For the young artists of Washington Performing Arts Children of the Gospel Choir (COTG), which is celebrating its 30th year, being a member of the chorus is about far more than the intense arts training, performing at fancy venues and wowing audiences with their powerful voices. While the cool opportunities are added bonuses, Michele Fowlin, COTG’s artistic director, is most interested in forming young artivists, who learn about issues important in their communities and the world, and use their voices to inspire and speak–or sing– truth to power.
“We love to say all the time, ‘young people are the next generation they’re coming up,’ but we do absolutely nothing as adults to help nurture the gift of that within them. So that they can be these dynamic, forward-thinking activated humans in society,” Fowlin told The Informer.
The artistic director and former schoolteacher has a major charge for the young artists, all of whom audition to participate in the chorus: “[Be] aware of what is happening on a socially conscious level so that you can speak to these things that are unjust, unfair.”
“You have a voice and then here’s how you use your gift– your music and through keeping gospel music alive,” Fowlin said she emphasizes to her students.
Like gospel music itself, COTG has evolved over the years.
Beginning in 1993 under the artistic direction of Eric Torain, who died in 2002 at age 39, COTG started as an outlet for young people to sing gospel music to the masses, as opposed to solely in their church environments. With Torain pulling from music ministers and arts educators throughout the DMV, and, in turn, they recruited children they knew, COTG became a huge choir of about 200 young singers.

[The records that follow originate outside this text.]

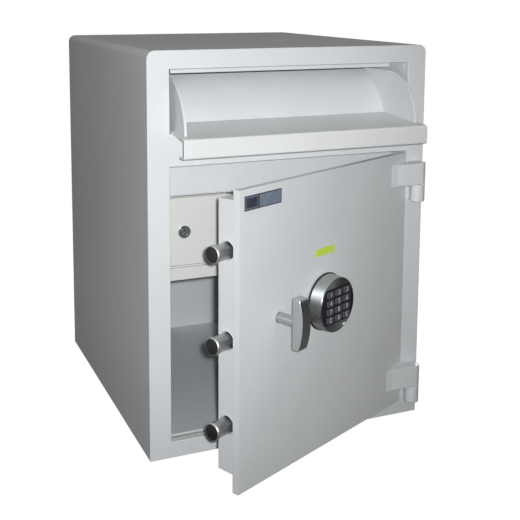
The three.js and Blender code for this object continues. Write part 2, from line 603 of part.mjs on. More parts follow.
// Boltwork inside the door: bolts on a sliding carriage, its rack, the guide and the lock above it
function addBoltwork(group) {
  const boltTip = box.left - bolt.reach;
  const carriageLeft = boltTip + bolt.length + gap;
  const carriageRight = carriageLeft + carriage.sheet;
  const round = bolt.tipRound;
  const end = bolt.length + bolt.tailLength;
  const profile = [[0, 0], [bolt.radius - round, 0], [bolt.radius - round / 3, round / 3],
    [bolt.radius, round], [bolt.radius, bolt.head], [bolt.shank, bolt.head + bolt.step],
    [bolt.shank, bolt.length], [bolt.tail, bolt.length], [bolt.tail, end], [0, end]];
  for (const [name, z] of Object.entries(boltHeights)) {
    const shank = new THREE.LatheGeometry(profile.map(([r, y]) => new THREE.Vector2(r, y)), 32);
    shank.applyMatrix4(
      new THREE.Matrix4().makeBasis(vector(0, 1, 0), vector(1, 0, 0), vector(0, 0, -1))
        .setPosition(boltTip, bolt.setback, z));
    add(group, `bolt_${name}`, solid(shank), chrome);
  }

  const barFront = bolt.setback - gear.width / 2;
  const barBack = bolt.setback + gear.width / 2;
  const pitchLine = spindle.z + pitchRadius;
  const barBottom = pitchLine + gear.dedendum * gear.module;
  const barTop = barBottom + carriage.barHeight;
  const barRight = carriageRight + carriage.barLength;
  const lockLeft = spindle.x + lockUnit.fromSpindle;
  const lockBottom = barTop + lockUnit.aboveRack;
  const boltX = lockLeft + lockUnit.boltFromLeft;
  const boltBottom = lockBottom - lockUnit.boltOut;
  const boltTop = boltBottom + lockUnit.boltLength;
  const halfWide = lockUnit.boltWidth / 2;
  const halfThick = lockUnit.boltThick / 2;
  const notchDepth = lockUnit.throw + lockUnit.boltOut - lockUnit.aboveRack + lockUnit.notchPlay;
  const slide = cut(
    join(
      block(carriageLeft, carriageRight, bolt.setback - carriage.width / 2, bolt.setback + carriage.width / 2,
        boltHeights.lower - carriage.overrun, boltHeights.upper + carriage.overrun),
      alongY(rackOutline(carriageRight - over, barRight, barTop), barFront, barBack),
    ),
    ...Object.values(boltHeights).map((z) =>
      rodX(bolt.setback, z, bolt.tail + gap, carriageLeft - over, carriageRight + over)),
    block(boltX - halfWide - lockUnit.notchPlay, boltX + halfWide + lockUnit.notchPlay,
      barFront - over, barBack + over, barTop - notchDepth, barTop + over),
  );
  add(group, "bolt_carriage", slide, steel);

  const guideLeft = barRight - guide.fromEnd - guide.length;
  const guideBlock = cut(
    block(guideLeft, guideLeft + guide.length, box.front, barBack + over,
      barBottom - guide.wall, barTop + guide.wall - gap),
    block(guideLeft - over, guideLeft + guide.length + over, barFront - gap, barBack + 2 * over,
      barBottom - gap, barTop + gap),
  );
  add(group, "rack_guide", guideBlock, steel);

  const lockCase = cut(
    block(lockLeft, lockLeft + lockUnit.width, box.front, box.front + lockUnit.thickness,
      lockBottom, lockBottom + lockUnit.height),
    block(boltX - halfWide - gap, boltX + halfWide + gap,
      bolt.setback - halfThick - gap, bolt.setback + halfThick + gap,
      lockBottom - over, boltTop + lockUnit.boltRoom),
  );
  add(group, "lock_case", lockCase, steel);
  const lockBolt = block(boltX - halfWide, boltX + halfWide,
    bolt.setback - halfThick, bolt.setback + halfThick, boltBottom, boltTop);
  add(group, "lock_bolt", lockBolt, brass);
}

// T handle: spindle through the door, grip outside and pinion inside
function addHandle(group) {
  const gripFront = -handle.gripBack - handle.gripDepth;
  const pinionFront = bolt.setback - gear.width / 2;
  const pinionBack = bolt.setback + gear.width / 2;
  const shaftFront = -handle.gripBack - handle.spindleInGrip;
  const shaft = rodY(spindle.x, spindle.z, handle.spindle, shaftFront, pinionBack + handle.spindlePastGear);
  add(group, "handle_spindle", shaft, satin);

  const half = handle.gripHeight / 2;
  const round = handle.gripCorner;
  const sideView = new THREE.Shape();
  sideView.moveTo(-handle.gripBack, spindle.z - half);
  sideView.lineTo(-handle.gripBack, spindle.z + half);
  sideView.lineTo(gripFront + handle.gripBow + round, spindle.z + half);
  sideView.lineTo(gripFront + handle.gripBow, spindle.z + half - round);
  sideView.quadraticCurveTo(
    gripFront - handle.gripBow, spindle.z, gripFront + handle.gripBow, spindle.z - half + round);
  sideView.lineTo(gripFront + handle.gripBow + round, spindle.z - half);
  sideView.closePath();
  const grip = cut(
    alongX(sideView, spindle.x - handle.gripWidth / 2, spindle.x + handle.gripWidth / 2, 24),
    rodY(spindle.x, spindle.z, handle.spindle + gap, shaftFront - gap, -handle.gripBack + over),
  );
  add(group, "handle_grip", grip, satin);

  const teeth = polygon(pinionOutline().map(([x, z]) => [x + spindle.x, z + spindle.z]));
  const pinion = cut(
    alongY(teeth, pinionFront, pinionBack),
    rodY(spindle.x, spindle.z, handle.spindle + gap, pinionFront - over, pinionBack + over),
  );
  add(group, "drive_pinion", pinion, steel);
}

// Round keypad: gasket, metal housing, black panel and twelve keys that travel inwards
function addKeypad(group) {
  const gasket = cut(
    rodY(pad.x, pad.z, keypad.gasketRadius, -gap - keypad.gasket, -gap),
    rodY(pad.x, pad.z, keypad.cable, -gap - keypad.gasket - over, 0),
  );
  add(group, "keypad_gasket", gasket, rubber);

  const back = -keypad.gasket - 2 * gap;
  const front = back - keypad.depth;
  const face = front - keypad.panelProud;
  const keyFront = face - key.proud;
  const keyBack = keyFront + key.length;
  const rim = keypad.rim;
  const panelOutline = (grow) => {
    const radius = keypad.panelRadius + grow;
    const top = Math.asin((keypad.panelTop + grow) / radius);
    const bottom = Math.asin((keypad.panelBottom + grow) / radius);
    const shape = new THREE.Shape();
    shape.absarc(pad.x, pad.z, radius, -bottom, top, false);
    shape.absarc(pad.x, pad.z, radius, Math.PI - top, Math.PI + bottom, false);
    shape.closePath();
    return shape;
  };
  const led = { x: pad.x + keypad.ledX, z: pad.z - keypad.ledDrop };
  const shell = cut(
    latheY([[0, front], [keypad.frontRadius - rim, front], [keypad.frontRadius - rim / 3, front + rim / 3],
      [keypad.frontRadius, front + rim], [keypad.radius, back], [0, back]], pad.x, pad.z, 56),
    alongY(panelOutline(gap), front - over, keyBack + key.travel + key.room),
    rodY(led.x, led.z, keypad.led + gap, front - over, front + keypad.ledDepth),
    rodY(pad.x, pad.z, keypad.cable, front, back + over),
  );
  add(group, "keypad_housing", shell, satin);
  const lens = rodY(led.x, led.z, keypad.led, front - keypad.ledProud, front + keypad.ledDepth - gap);
  add(group, "keypad_led", lens, ledLens);

  const keysMiddle = pad.z + (keypad.panelTop - keypad.panelBottom) / 2;
  const places = [];
  for (let row = 0; row < 4; row += 1) {
    for (let column = 0; column < 3; column += 1) {
      places.push([pad.x + (column - 1) * key.pitchX, keysMiddle + (1.5 - row) * key.pitchZ]);
    }
  }
  const keyOutline = ([x, z], grow) => roundedRectangle(
    x - key.width / 2 - grow, x + key.width / 2 + grow,
    z - key.height / 2 - grow, z + key.height / 2 + grow, key.corner + grow);
  const panel = cut(
    alongY(panelOutline(0), face, face + keypad.panelSheet),
    ...places.map((place) => alongY(keyOutline(place, gap), face - over, face + keypad.panelSheet + over, 2)),
  );
  add(group, "keypad_panel", panel, blackPlastic);
  const names = ["1", "2", "3", "4", "5", "6", "7", "8", "9", "clear", "0", "enter"];
  places.forEach((place, i) => {
    add(group, `key_${names[i]}`, alongY(keyOutline(place, 0), keyFront, keyBack, 2), keyPlastic);
  });
}

// Assembly: pieces are laid out from the front left bottom corner, which is then moved off the base's middle
const safe = new THREE.Group();
safe.position.set(-body.width / 2, -body.depth / 2, 0);
addShell(safe);
const levels = addInnerPanels(safe);
addLocker(safe, levels.shelfTop, levels.headerBottom);
addHopper(safe, levels.headerTop);
addKnuckles(safe);

// The door is laid out shut, then swung about its hinge pins to the angle at which it stands open
const leaf = new THREE.Group();
leaf.position.set(-pivot.x, -pivot.y, 0);
addDoorLeaf(leaf);
addStraps(leaf);
addBoltwork(leaf);
addHandle(leaf);
addKeypad(leaf);
const swing = new THREE.Group();
swing.position.set(pivot.x, pivot.y, 0);
swing.rotation.z = THREE.MathUtils.degToRad(door.restAngle);
swing.add(leaf);
safe.add(swing);

const root = new THREE.Group();
root.add(safe);

export default root;
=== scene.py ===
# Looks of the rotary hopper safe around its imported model: finishes, edges, labels, legends and studio.
# Metres, +Z up, in the model's own frame. The front faces -Y and the origin is the middle of the base.
import json
import math

import bmesh
import bpy
from mathutils import Matrix, Vector


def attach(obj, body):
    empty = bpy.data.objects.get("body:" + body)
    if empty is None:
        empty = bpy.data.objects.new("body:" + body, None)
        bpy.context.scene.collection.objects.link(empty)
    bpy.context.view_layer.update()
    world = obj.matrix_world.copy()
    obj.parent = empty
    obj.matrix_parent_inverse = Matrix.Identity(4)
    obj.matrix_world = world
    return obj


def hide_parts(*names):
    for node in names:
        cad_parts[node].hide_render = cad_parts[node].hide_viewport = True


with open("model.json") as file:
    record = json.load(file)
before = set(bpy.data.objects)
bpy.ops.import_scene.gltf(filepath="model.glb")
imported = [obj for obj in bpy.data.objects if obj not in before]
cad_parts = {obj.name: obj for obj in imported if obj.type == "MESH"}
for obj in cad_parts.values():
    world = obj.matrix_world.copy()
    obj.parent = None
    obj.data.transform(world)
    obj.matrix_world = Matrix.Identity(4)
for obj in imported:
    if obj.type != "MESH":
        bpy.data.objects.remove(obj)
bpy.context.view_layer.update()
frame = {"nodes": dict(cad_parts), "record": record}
nodes = frame["nodes"]
slot_of = {part["node"]: part["material_slot"] for part in frame["record"]["subparts"]}
bodies = frame["record"]["behaviour"]["bodies"]
body_of = {node: body for body, members in bodies.items() for node in members}

# Sizes that repeat the model's
HALF_WIDTH = 0.234
DOOR_PIVOT = Vector((0.2173, -0.2712, 0.0))
DOOR_TURN = Matrix.Rotation(math.radians(25.1), 4, "Z")
DOOR_LEFT = 0.0348 - HALF_WIDTH
DOOR_FRONT = -0.259
KEYS_X = 0.2225 - HALF_WIDTH
KEYS_Z = 0.2531
KEY_PITCH_X = 0.0194
KEY_PITCH_Z = 0.0126
KEY_FRONT = DOOR_FRONT - 0.0260

# The photograph's camera
CAMERA_PLACE = (-0.60824, -1.49633, 0.69826)
CAMERA_YAW = math.radians(22.10)
CAMERA_PITCH = math.radians(-7.52)
CAMERA_ROLL = math.radians(0.15)
CAMERA_LENS = 62.92
CAMERA_SENSOR = 36
CAMERA_SHIFT = (0.0575, -0.2800)

# Lamps: one close to the lens, and one behind that only the back and the right side face
KEY_LIGHT = {"place": (-0.585, -1.505, 0.716), "target": (-0.19, -0.26, 0.44), "radius": 0.014,
             "power": 74, "cone": 66, "colour": (0.97, 0.985, 1.0)}
BACK_LIGHT = {"place": (1.9, 1.9, 0.45), "target": (0.1, 0.1, 0.31), "radius": 0.15,
              "power": 130, "cone": 50, "colour": (1, 1, 1)}

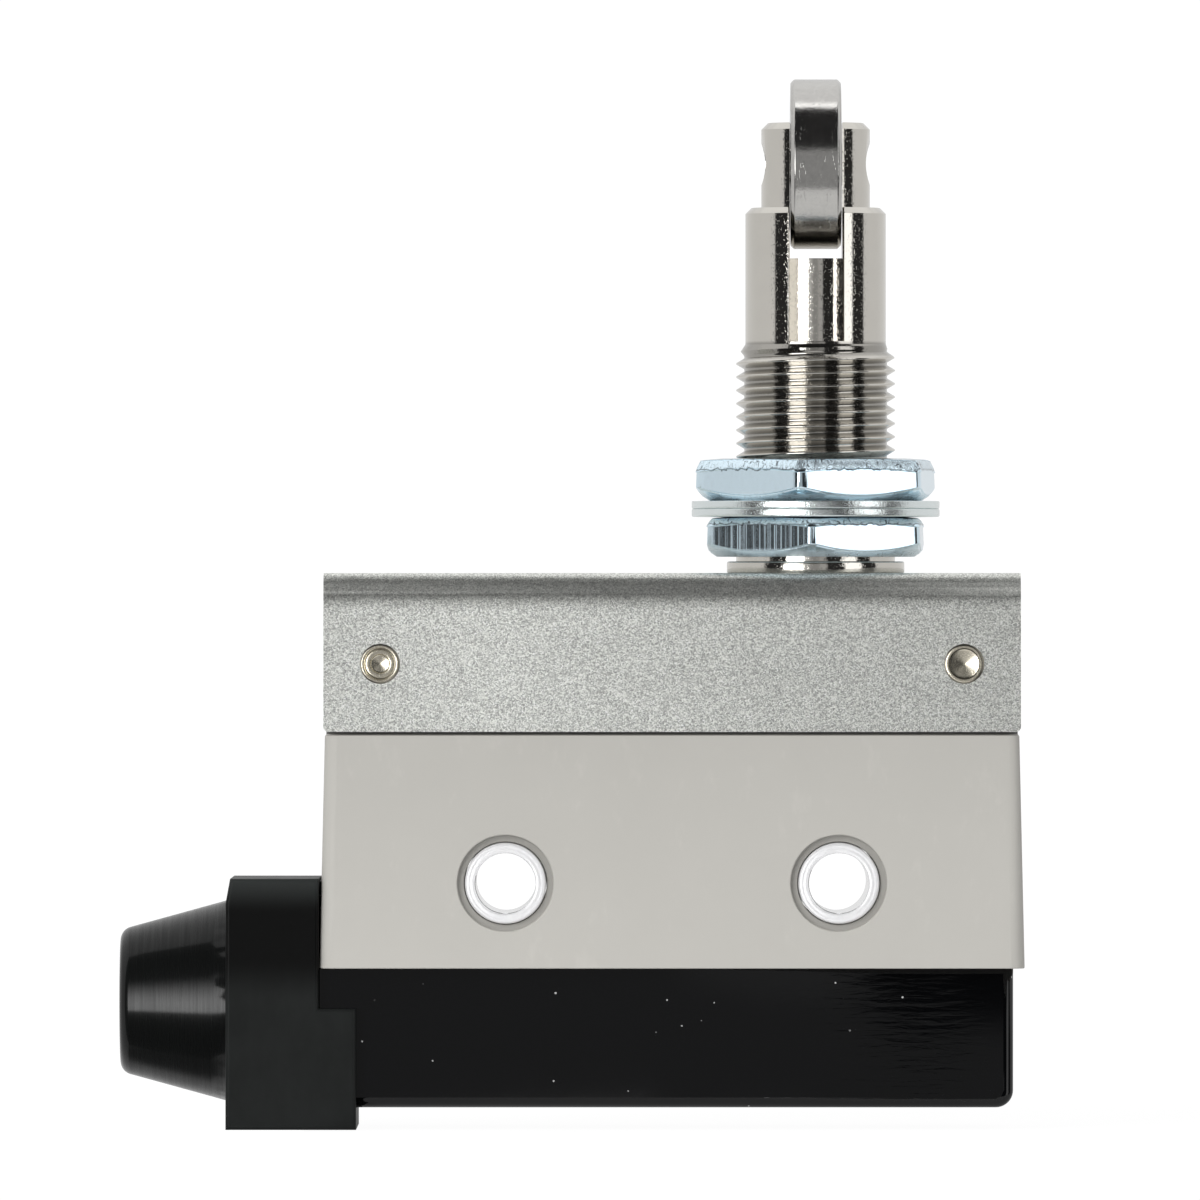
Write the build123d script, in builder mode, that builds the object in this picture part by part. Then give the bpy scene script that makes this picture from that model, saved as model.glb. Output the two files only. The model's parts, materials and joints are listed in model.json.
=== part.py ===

However, as church choirs gained popularity for larger performances and megachurches emerged, the choir’s size decreased somewhat, but it never lost its heart and outstanding talent.
“So it has taken that turn where now, under my tutelage, it’s not just music for me,” Fowlin said. “I mean, I was born and raised in the church, loving gospel music, loving all kinds of music. But it’s also really important to me that these young people are woke.”
Though she said she knows “woke,” has become a cringy word for some, she explained the realities of why “wokeness,” is key for her choir members.
“It’s about having this conscious mindedness of the fact that you are a human being who needs to be understanding of what is happening to you politically, economically, emotionally, from how you’re going to school, your educational practices, religion, the food you eat, everything.”
Young artivists with multiple talents, the members of COTG are using their wokeness to inspire audiences through the student-produced show, “Stay Woke, Still Woke.”
Presented at the Montgomery College Cultural Arts Center on Friday, June 2, “Stay Woke, Still Woke,” explores social justice themes and incorporates more than just songs, but a script, choreography and lesson in wokeness from young changemakers.
The project was first birthed in 2018 when Fowlin sat down with her young “kings and queens,” and talked about the years of racists killings they had witnessed in their young lives– from Trayvon Martin (killed February 2012), to Freddie Gray (killed April 2015), Alton Sterling (July 2016) Philando Castile (July 2016), Stephon Clark (March 2018) and others.
“I just had some real talk about ‘How are you feeling about what you are experiencing?’ You know, between that and the violence in schools across the nation — not necessarily in the schools that they attended — but there were just a lot of things that were popping off in that time,” Fowlin underscored. “And that’s how it really started.”
“Fast forward to 2023,” she continued, “and we’re still experiencing what we had in 2018. And so I felt we still needed to put a voice to it.”
30 Years of Choral Excellence, The Legacy Continues
While “Stay Woke, Still Woke,” concludes the 2022-2023 COTG season, Fowlin said audiences have a lot to look forward to in the organization’s upcoming 30th anniversary season.
“It’s the kickoff into the 30th year that says, ‘Hey, we’re different. We’re fresh, where we have a new way of thinking– but not so much new, as it is reimagined. We’re trying to share that with the world and we need other people to get on board, whether Black, white, Asian, Hispanic, it doesn’t matter,” said Fowlin, a Queens, New York native. “We have got to become the change that we seek.”
Over the past 30 years, COTG has been able to share their empowering messages through music at such sites as the White House, Washington National Cathedral, inaugural prayer services for President Barack Obama, historic Howard Theatre, and appeared on NBC’s “Today.”
Children of the Gospel Choir alum Ayden Williams, who participated in COTG from 2013-2021, has some pretty special memories over his eight years.
“Some of my most memorable experiences were when I performed at the National Tree lighting with Mariah Carey and when I sang at the Norwegian Embassy,” Williams told The Informer.
However, for Williams, 18, COTG was more than the cool opportunities. He implements what he learned as a member in his young adult life.
“I learned how to speak and sing from my diaphragm and I use those techniques when I’m public speaking,” he said.
Having been a part of the strong force that is COTG, Williams said the choir’s 30th anniversary should not only be a celebration of artistry, but its ability to offer opportunities and an outlet.
“COTG celebrating 30 is an amazing feat and it should be recognized and honored.”